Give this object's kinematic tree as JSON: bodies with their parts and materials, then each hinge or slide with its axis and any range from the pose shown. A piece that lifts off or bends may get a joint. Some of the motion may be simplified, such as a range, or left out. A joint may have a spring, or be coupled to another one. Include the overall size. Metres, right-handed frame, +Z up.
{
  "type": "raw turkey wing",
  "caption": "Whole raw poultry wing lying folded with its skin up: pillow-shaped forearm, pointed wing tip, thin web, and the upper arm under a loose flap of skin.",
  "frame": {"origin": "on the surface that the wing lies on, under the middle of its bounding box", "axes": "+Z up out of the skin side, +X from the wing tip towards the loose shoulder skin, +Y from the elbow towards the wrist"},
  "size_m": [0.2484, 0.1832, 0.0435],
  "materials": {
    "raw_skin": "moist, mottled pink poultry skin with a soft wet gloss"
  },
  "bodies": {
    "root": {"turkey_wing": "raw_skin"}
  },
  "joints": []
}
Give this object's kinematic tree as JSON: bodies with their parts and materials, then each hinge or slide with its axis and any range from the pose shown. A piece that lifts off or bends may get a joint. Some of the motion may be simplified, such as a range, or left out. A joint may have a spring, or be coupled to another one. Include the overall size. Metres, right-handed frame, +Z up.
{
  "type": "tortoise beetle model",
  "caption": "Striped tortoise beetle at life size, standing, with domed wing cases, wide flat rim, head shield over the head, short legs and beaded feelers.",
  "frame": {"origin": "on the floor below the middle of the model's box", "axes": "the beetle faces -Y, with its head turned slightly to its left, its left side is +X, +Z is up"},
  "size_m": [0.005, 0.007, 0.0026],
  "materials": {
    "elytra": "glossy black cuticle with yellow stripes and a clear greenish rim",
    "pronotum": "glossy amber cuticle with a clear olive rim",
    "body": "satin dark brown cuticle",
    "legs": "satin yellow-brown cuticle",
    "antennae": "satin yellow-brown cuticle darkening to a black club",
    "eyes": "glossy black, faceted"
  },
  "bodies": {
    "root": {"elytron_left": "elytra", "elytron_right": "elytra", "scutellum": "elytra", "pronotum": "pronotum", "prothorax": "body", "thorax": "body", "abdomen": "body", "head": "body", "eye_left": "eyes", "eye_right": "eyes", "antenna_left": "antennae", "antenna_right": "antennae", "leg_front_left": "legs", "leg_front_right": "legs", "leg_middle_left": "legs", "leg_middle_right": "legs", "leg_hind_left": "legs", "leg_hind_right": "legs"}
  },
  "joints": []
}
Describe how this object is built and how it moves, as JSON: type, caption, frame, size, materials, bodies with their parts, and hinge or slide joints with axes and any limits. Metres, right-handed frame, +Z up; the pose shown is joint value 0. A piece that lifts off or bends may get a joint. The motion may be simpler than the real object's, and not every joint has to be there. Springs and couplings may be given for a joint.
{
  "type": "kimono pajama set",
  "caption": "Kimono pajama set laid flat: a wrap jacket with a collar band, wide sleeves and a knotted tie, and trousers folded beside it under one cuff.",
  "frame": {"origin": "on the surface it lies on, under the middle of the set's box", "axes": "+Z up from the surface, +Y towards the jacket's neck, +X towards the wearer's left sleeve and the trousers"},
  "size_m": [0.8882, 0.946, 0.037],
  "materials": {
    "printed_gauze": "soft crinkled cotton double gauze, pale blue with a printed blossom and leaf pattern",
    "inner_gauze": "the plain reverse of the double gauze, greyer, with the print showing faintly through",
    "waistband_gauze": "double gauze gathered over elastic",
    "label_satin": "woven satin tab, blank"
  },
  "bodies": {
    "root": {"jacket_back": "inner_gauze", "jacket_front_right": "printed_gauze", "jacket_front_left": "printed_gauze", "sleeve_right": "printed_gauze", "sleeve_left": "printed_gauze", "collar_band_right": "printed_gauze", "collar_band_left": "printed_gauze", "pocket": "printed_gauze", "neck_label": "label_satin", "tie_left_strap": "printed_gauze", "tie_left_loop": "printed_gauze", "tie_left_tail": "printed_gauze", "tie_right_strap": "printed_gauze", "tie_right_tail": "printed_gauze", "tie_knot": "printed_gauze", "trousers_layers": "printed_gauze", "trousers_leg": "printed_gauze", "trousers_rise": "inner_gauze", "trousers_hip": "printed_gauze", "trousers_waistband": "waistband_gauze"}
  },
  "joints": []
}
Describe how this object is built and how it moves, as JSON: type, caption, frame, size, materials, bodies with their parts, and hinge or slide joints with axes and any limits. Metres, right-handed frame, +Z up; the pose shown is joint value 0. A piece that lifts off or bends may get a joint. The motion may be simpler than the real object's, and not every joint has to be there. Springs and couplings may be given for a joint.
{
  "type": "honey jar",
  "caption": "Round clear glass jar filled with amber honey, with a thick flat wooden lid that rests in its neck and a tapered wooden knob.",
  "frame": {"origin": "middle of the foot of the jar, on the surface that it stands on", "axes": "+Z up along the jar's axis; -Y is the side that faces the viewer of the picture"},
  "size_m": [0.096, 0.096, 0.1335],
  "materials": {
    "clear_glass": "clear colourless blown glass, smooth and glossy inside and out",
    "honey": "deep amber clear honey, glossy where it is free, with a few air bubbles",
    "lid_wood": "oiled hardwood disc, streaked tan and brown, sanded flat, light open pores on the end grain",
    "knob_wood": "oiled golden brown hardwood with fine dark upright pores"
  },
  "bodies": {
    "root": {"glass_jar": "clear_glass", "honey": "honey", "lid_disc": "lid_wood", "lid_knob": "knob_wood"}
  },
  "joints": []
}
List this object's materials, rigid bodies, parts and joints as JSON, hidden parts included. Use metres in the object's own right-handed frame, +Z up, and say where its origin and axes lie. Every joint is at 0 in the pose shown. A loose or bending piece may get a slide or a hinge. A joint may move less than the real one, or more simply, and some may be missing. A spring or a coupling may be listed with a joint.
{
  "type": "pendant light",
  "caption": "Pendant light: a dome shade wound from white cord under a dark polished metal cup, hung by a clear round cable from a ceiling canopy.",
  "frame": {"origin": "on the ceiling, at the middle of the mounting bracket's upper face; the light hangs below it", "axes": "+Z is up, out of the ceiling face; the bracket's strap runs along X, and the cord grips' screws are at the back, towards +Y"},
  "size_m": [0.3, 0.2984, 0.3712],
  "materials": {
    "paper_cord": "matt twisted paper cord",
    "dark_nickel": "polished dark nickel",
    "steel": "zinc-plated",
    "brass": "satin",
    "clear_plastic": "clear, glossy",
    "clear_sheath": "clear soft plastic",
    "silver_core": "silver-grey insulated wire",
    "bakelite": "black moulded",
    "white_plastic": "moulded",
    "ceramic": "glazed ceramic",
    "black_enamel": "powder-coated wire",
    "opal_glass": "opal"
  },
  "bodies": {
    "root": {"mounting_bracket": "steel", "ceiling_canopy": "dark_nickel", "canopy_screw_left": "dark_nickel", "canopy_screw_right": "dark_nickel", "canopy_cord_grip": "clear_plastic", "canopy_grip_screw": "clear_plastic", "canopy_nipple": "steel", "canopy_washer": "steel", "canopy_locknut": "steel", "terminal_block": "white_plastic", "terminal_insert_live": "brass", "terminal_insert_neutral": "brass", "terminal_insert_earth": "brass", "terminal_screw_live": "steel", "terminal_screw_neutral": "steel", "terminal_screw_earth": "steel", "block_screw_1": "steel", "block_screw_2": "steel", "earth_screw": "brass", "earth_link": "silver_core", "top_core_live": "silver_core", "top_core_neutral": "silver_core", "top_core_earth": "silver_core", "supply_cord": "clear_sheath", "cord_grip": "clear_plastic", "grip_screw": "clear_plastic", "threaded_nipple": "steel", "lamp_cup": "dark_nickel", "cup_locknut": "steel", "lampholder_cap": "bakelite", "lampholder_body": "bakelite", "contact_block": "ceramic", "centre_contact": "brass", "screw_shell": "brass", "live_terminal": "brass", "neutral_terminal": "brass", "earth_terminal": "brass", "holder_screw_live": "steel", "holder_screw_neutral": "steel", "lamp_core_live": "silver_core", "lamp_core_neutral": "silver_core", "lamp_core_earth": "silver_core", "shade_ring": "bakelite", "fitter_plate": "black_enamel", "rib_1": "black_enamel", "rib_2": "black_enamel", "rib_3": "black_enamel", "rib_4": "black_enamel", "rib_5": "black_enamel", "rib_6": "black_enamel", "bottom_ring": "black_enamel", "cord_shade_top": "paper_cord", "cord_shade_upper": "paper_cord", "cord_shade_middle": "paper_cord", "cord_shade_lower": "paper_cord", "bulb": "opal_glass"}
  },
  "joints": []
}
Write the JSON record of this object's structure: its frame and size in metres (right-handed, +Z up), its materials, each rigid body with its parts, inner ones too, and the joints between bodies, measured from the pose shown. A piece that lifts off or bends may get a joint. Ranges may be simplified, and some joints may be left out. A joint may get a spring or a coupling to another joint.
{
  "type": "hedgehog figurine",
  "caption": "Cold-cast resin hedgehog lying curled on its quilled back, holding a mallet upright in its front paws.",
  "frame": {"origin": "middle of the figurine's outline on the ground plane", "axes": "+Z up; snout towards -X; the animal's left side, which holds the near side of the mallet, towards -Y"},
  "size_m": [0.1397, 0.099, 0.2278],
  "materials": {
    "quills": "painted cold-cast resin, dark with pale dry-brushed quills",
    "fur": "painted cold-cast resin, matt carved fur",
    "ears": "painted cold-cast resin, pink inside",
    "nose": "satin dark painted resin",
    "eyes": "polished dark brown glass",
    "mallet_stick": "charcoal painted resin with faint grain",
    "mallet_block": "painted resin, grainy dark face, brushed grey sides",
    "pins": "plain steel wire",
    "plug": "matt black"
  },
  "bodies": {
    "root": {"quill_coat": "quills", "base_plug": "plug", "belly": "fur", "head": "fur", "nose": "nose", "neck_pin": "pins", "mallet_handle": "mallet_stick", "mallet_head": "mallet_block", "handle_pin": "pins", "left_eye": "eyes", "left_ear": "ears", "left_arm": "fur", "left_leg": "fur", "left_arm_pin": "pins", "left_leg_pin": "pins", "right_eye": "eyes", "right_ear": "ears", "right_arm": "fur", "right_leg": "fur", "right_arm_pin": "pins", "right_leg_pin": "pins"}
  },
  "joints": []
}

Exercise objective:
Look through the data above. Copy every line with the string "type" in it.

Solution below:
  "type": "raw turkey wing",
  "type": "tortoise beetle model",
Describe how this object is built and how it moves, as JSON: type, caption, frame, size, materials, bodies with their parts, and hinge or slide joints with axes and any limits. Metres, right-handed frame, +Z up; the pose shown is joint value 0. A piece that lifts off or bends may get a joint. The motion may be simpler than the real object's, and not every joint has to be there. Springs and couplings may be given for a joint.
  "type": "kimono pajama set",
Describe how this object is built and how it moves, as JSON: type, caption, frame, size, materials, bodies with their parts, and hinge or slide joints with axes and any limits. Metres, right-handed frame, +Z up; the pose shown is joint value 0. A piece that lifts off or bends may get a joint. The motion may be simpler than the real object's, and not every joint has to be there. Springs and couplings may be given for a joint.
  "type": "honey jar",
  "type": "pendant light",
  "type": "hedgehog figurine",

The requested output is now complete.